Every line containing the word "rigid" needs to be found and copied.

■ DATA ROWS:
○ ○ ○ ○

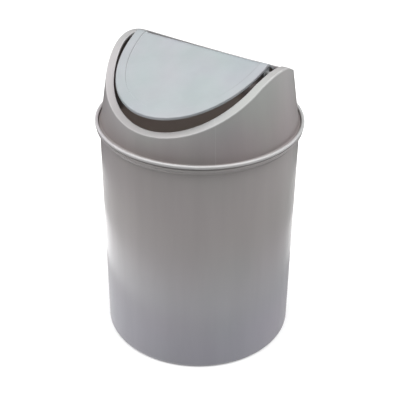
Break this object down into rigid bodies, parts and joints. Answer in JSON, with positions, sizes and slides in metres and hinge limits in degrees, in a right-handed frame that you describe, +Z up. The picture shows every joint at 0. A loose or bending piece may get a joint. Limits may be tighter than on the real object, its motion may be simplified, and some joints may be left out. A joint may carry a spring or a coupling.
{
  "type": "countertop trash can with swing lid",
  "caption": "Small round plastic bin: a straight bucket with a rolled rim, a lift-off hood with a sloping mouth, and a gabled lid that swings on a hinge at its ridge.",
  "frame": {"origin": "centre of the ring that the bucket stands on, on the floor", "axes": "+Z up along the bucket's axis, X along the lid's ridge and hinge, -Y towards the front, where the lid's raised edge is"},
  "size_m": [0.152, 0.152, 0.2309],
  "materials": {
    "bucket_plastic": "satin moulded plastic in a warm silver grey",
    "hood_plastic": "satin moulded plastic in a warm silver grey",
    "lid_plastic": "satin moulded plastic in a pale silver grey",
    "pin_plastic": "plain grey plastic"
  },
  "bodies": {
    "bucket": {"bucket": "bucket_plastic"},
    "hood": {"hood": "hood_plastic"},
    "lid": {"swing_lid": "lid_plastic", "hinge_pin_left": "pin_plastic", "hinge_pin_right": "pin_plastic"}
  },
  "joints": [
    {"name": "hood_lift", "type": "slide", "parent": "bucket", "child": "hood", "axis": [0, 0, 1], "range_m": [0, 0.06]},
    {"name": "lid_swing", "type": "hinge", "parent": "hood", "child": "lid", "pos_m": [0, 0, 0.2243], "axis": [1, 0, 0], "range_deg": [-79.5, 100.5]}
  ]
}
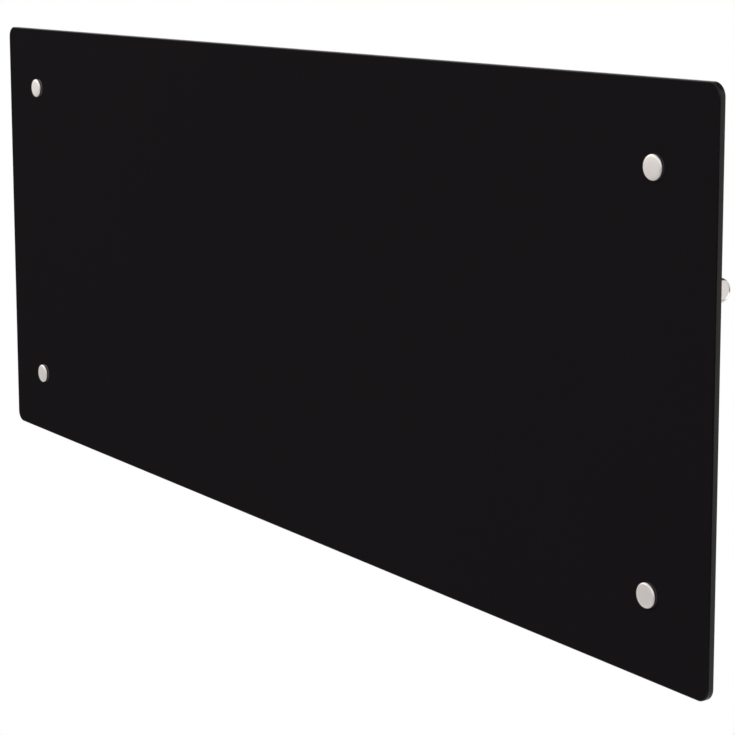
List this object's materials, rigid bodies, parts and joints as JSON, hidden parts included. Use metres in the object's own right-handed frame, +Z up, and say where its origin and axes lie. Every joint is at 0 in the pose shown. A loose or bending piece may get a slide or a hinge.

○ ○ ○ ○

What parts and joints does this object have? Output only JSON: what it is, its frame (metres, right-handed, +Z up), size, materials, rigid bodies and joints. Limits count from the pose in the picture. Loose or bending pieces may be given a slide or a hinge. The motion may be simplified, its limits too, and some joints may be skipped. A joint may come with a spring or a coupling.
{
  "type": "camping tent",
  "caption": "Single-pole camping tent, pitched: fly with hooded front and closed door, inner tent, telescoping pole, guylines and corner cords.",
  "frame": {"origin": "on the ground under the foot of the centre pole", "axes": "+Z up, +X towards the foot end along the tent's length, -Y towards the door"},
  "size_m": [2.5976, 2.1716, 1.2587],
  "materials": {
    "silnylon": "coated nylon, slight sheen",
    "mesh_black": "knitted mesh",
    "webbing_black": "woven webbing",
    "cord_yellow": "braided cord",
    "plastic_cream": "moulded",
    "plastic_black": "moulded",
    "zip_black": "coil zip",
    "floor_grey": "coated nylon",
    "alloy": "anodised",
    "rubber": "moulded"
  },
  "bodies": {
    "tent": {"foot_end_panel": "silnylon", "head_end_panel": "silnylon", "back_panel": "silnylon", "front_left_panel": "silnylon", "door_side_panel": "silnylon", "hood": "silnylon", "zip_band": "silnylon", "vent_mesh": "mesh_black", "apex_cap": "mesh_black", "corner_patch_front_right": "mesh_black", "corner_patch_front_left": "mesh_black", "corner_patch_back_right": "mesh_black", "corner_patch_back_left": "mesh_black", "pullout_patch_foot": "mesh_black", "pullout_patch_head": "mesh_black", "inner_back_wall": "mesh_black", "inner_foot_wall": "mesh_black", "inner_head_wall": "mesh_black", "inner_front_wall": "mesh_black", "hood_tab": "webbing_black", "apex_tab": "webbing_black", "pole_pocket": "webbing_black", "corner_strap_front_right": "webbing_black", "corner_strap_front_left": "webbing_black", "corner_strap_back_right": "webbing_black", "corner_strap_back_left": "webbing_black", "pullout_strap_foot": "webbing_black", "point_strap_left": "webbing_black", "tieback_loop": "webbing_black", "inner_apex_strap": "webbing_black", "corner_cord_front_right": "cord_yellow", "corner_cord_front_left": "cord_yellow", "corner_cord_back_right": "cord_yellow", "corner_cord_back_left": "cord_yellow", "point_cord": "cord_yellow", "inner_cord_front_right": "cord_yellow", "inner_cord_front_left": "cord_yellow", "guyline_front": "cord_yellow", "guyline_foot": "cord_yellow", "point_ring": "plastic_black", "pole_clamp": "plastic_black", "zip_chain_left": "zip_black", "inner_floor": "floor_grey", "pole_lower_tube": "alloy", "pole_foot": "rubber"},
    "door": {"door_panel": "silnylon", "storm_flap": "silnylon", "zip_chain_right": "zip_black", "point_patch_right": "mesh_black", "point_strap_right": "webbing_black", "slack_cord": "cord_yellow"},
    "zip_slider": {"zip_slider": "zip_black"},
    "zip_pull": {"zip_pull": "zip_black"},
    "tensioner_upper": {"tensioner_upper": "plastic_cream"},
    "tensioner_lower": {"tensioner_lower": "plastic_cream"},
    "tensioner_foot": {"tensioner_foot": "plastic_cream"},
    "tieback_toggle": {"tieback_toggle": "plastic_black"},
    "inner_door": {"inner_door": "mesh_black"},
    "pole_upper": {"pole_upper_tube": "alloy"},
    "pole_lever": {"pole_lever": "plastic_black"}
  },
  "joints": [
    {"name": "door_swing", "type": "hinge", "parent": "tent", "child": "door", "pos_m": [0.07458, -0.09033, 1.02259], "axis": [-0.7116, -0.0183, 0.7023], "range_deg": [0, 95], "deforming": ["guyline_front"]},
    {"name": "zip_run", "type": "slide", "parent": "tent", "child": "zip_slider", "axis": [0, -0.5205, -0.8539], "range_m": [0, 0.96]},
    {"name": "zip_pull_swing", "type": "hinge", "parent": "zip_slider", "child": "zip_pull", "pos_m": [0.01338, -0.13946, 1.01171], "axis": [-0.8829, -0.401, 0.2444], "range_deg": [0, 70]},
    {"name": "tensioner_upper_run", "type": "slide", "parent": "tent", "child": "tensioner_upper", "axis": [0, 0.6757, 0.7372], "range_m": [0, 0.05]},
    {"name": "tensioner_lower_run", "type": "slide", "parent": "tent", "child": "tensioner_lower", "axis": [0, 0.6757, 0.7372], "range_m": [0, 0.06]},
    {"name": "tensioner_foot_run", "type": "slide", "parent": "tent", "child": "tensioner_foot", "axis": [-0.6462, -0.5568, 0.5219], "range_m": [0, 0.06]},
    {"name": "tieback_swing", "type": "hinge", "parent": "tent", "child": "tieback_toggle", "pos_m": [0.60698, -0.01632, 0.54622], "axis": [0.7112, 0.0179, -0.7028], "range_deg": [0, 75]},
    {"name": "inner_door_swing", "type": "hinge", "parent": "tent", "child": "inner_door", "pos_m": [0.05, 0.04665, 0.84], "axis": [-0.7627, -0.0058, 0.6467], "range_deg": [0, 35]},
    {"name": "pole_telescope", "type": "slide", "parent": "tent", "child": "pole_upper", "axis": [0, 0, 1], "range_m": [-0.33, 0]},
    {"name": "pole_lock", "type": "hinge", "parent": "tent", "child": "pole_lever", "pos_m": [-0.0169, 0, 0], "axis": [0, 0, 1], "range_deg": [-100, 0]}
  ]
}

○ ○ ○ ○

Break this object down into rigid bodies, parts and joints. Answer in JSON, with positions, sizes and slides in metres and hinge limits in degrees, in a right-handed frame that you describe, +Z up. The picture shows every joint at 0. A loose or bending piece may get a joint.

○ ○ ○ ○

■ WORKED SOLUTION:
Break this object down into rigid bodies, parts and joints. Answer in JSON, with positions, sizes and slides in metres and hinge limits in degrees, in a right-handed frame that you describe, +Z up. The picture shows every joint at 0. A loose or bending piece may get a joint. Limits may be tighter than on the real object, its motion may be simplified, and some joints may be left out. A joint may carry a spring or a coupling.
List this object's materials, rigid bodies, parts and joints as JSON, hidden parts included. Use metres in the object's own right-handed frame, +Z up, and say where its origin and axes lie. Every joint is at 0 in the pose shown. A loose or bending piece may get a slide or a hinge.
What parts and joints does this object have? Output only JSON: what it is, its frame (metres, right-handed, +Z up), size, materials, rigid bodies and joints. Limits count from the pose in the picture. Loose or bending pieces may be given a slide or a hinge. The motion may be simplified, its limits too, and some joints may be skipped. A joint may come with a spring or a coupling.
Break this object down into rigid bodies, parts and joints. Answer in JSON, with positions, sizes and slides in metres and hinge limits in degrees, in a right-handed frame that you describe, +Z up. The picture shows every joint at 0. A loose or bending piece may get a joint.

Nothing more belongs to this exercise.